Por você eu deixaria de beber
Por você eu ficaria rico num mês
Eu dormiria de meia pra virar burguês
Eu mudaria até o meu nome
Eu viveria em greve de fome
Desejaria todo dia
A mesma mulher
Em “If not for you”, Dylan canta:
If not for you
Babe, I couldn't find the door
Couldn't even see the floor
I'd be sad and blue
If not for you
Em português:
Se não fosse por você
Meu céu cairia
A chuva se recolheria também
Sem você, amor, eu estaria em lugar nenhum
Eu estaria perdido, se não fosse por você
E você sabe que é verdade
Esse cara não sou eu
Há outro caso de canções dialogando que já comentei por aqui. É muito provável, por exemplo, que Roberto Carlos já tivesse ouvido o clássico “It Ain’t me, Babe”, de Bob Dylan, antes de compor o seu último grande sucesso “Esse Cara Sou Eu”. Não se trata de forma alguma de plágio e nem nada parecido. O fato é que uma canção é o negativo da outra, o seu antônimo.

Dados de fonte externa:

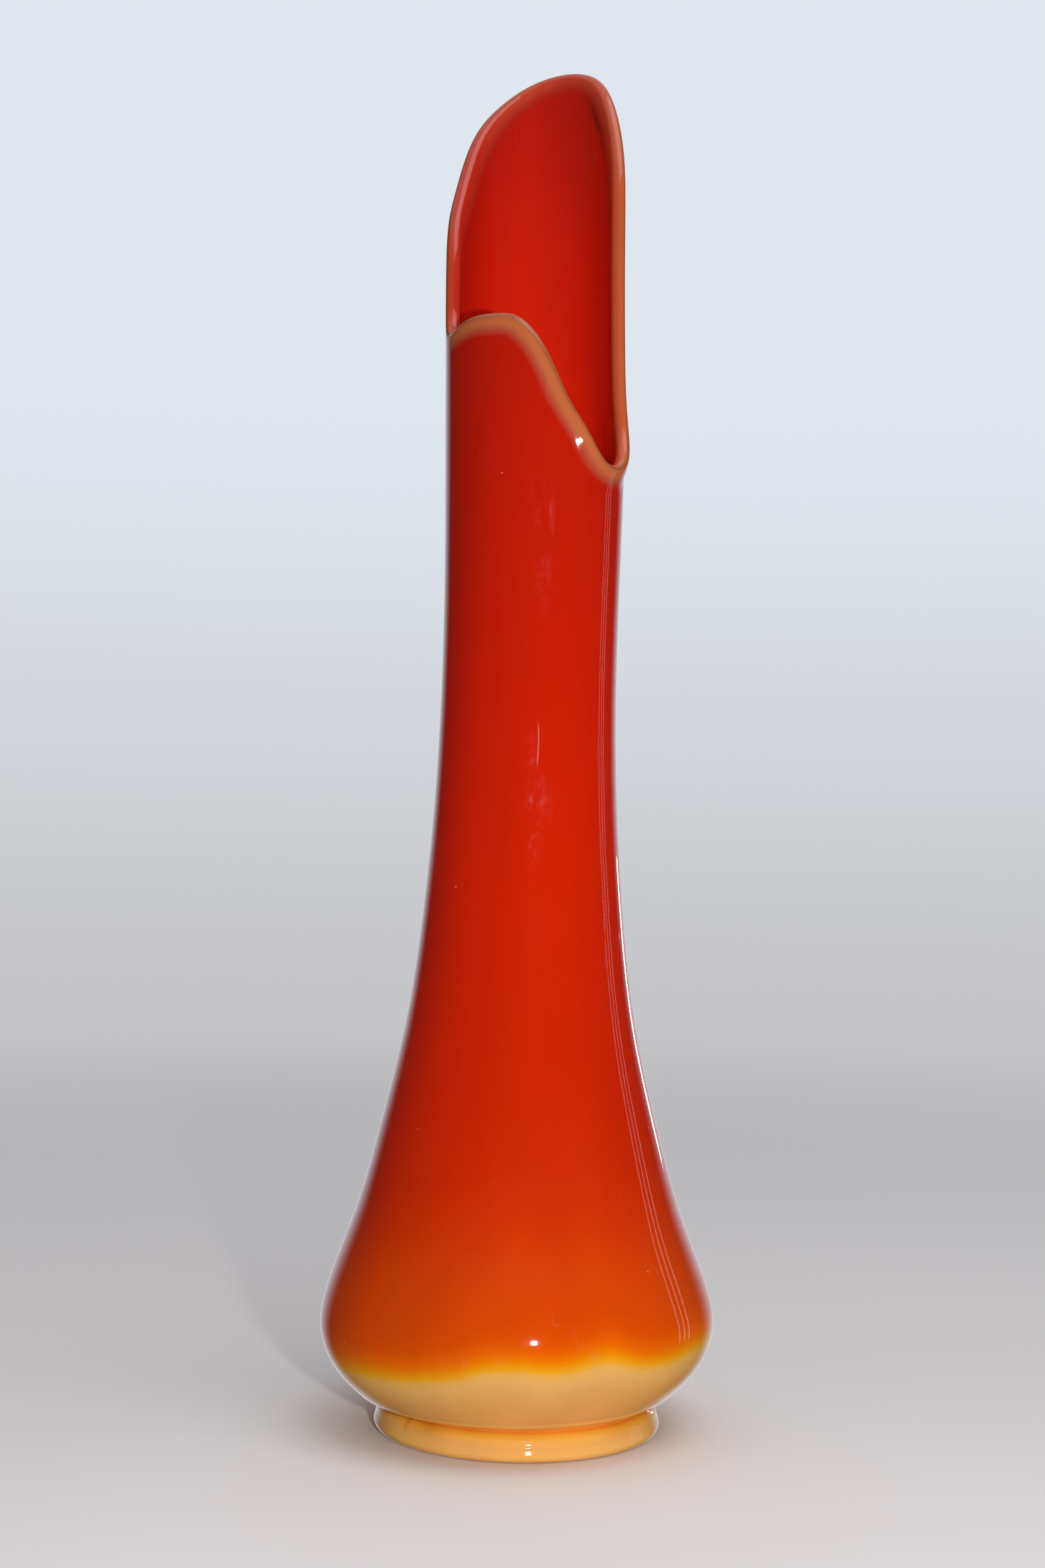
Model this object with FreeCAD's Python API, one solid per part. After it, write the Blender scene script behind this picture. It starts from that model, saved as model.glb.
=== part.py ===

A canção de Dylan, lançada em 1964, no álbum “Another Side of Bob Dylan”, é uma espécie de hino às avessas do casamento convencional, do relacionamento amparado pela força do macho nunca fraco, sempre forte e pronto a abrir toda e qualquer porta. Alguém que ame a mulher mais que a própria vida e ainda mais. Se este é o cara que a interlocutora de Dylan espera, o próprio responde com sarcasmo, de forma direta e fulminante: “Esse não sou eu, garota, não, não, não sou eu quem você procura”.
Roberto Carlos, dos píncaros do seu bom mocismo, construído ao longo dos anos sobre um manto de respeito profissional inquestionável e muita religiosidade – coisa que Dylan coincidentemente também se cercou durante um breve momento da sua vida – diz o contrário e se coloca totalmente à disposição da mulher. Nela ele eleva o seu “Amante à Moda Antiga” à enésima potência e se transforma no cara que “Esbarra em quem for que interrompa seus passos, que está ao seu lado pro que der e vier, o herói esperado por toda a mulher”.
Leonard Cohen
A despeito disso tudo, a canção de Roberto parece também ser baseada em outra. “I’m your man”, do compositor, cantor e escritor canadense Leonard Cohen. De uma beleza explosiva, com versos também apaixonados, à moda de Roberto, Cohen afirma fazer todo o possível e imaginário por sua musa:
If you want a lover
I'll do anything you ask me to
And if you want another kind of love
I'll wear a mask for you
If you want a partner
Take my hand
Or if you want to strike me down in anger
Well, here I stand
I'm your man
Em português:
Se você quiser um amante
Eu farei tudo o que me pedir
E se você quiser outro tipo de amor
Eu usarei uma máscara por você
Se você quiser um parceiro
Toma a minha mão
Ou se quiser me derrubar, de raiva
Aqui estou eu
Eu sou seu homem
Há vários outros exemplos, uns mais outros menos bem sucedidos. São, como disse acima, canções que dialogam. Canções que, no mínimo, citam umas às outras. O que fica de melhor nessa história é que as boas ideias se espalham e se transformam, criando novos públicos e se prolongando mundo afora.